Cała ta bajka może mieć pozytywne zakończenie. Nowa firma obiecująca cuda zostanie jak poprzednia wywalona na zbita twarz i na jej miejsce wejdzie fachowa grupa budowlano – remontowa w której każdy wie co do niego należy i od czego ma zacząć remont. Na jej czele stoi doświadczony majster który potrafi odpowiednio pokierować pracami. Właściciele domu są wreszcie wysłuchiwani w kwestii doboru mebli, oraz koloru farb, jednak technologia użyta w pracach technicznych zależy tylko i wyłącznie od osób znających się na tym. Domownicy mogą wybrać rodzaj dachówki, ale nie sposobu jej układania.

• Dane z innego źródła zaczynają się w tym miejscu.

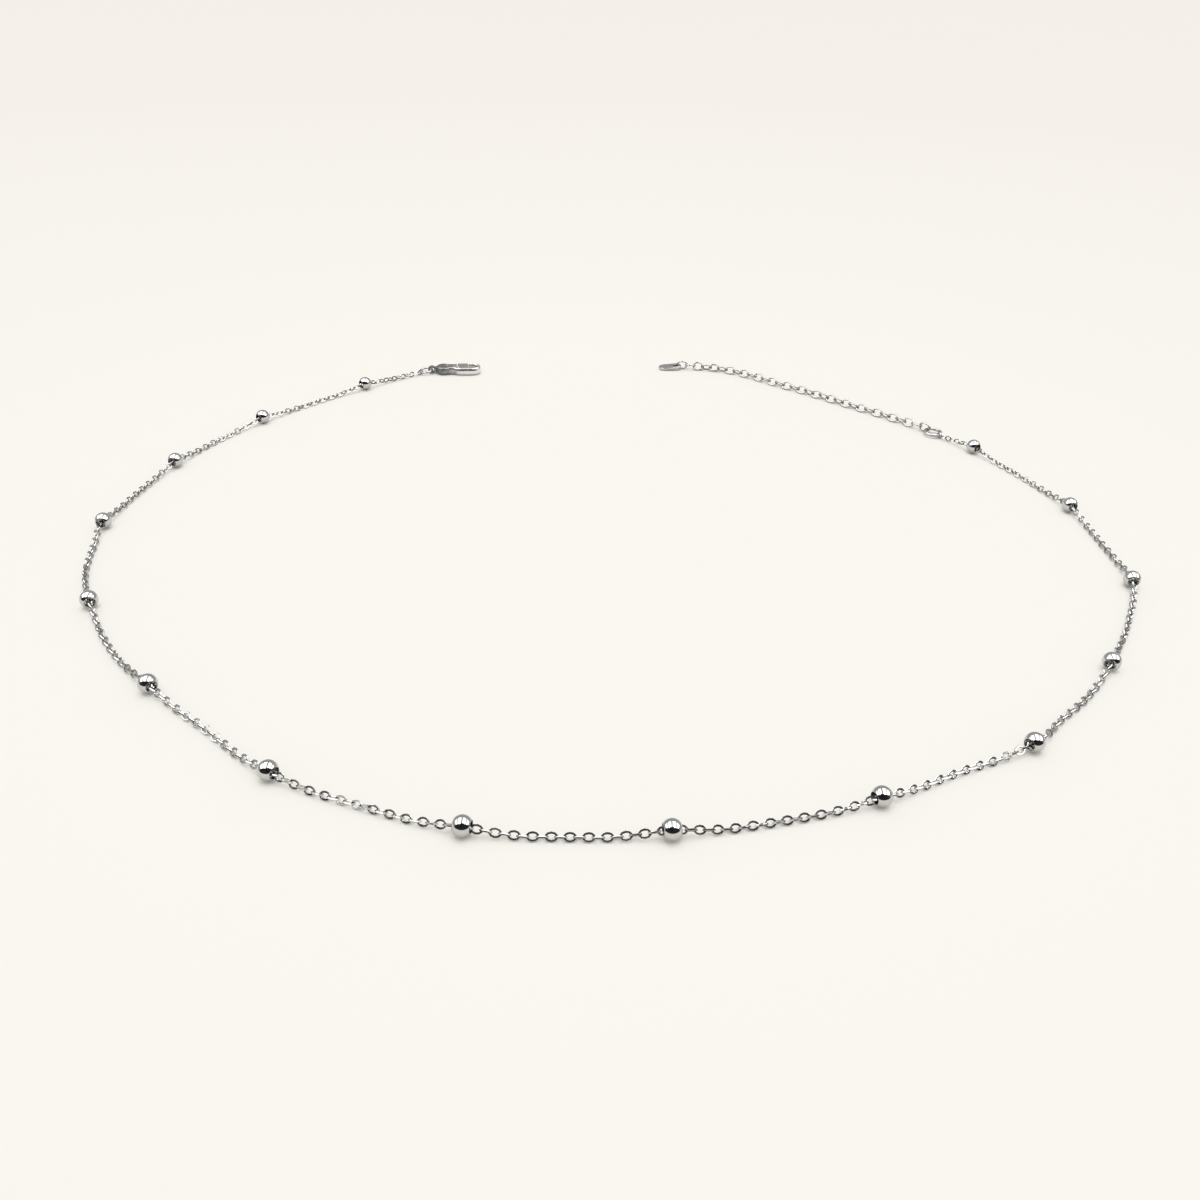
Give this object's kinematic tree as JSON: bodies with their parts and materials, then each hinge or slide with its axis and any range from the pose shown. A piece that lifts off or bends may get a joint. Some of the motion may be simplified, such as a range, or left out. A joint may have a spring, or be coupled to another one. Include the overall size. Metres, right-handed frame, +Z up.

Zapytacie pewnie Państwo – cóż to za ekipa fachowców? Otóż jest to rząd narodowy, który powstanie (wcześniej lub później). Rząd składający się ludzi znających się na tym za co będą odpowiedzialni. Rząd w którym nie do pomyślenia jest sytuacja, że można być odpowiedzialnym za służby specjalne, a potem być również fachmanem od kreowania wizerunku premiera. Rząd w którym premier kieruje pracami gabinetu ale nie przeszkadza w pracy konkretnych ministrów – fachowców. Wreszcie będzie to rząd w którym ministrami zostaną specjaliści niezależnie od wyznawanych prywatnie poglądów politycznych. Gabinet składający się z ludzi którzy wiedzą od czego zacząć i jak kontynuować swoje prace, który potrafi w porę dostrzec zagrożenie i jemu zapobiec. Chcecie Państwo takiego rządu? To już zależy tylko i wyłącznie od Was.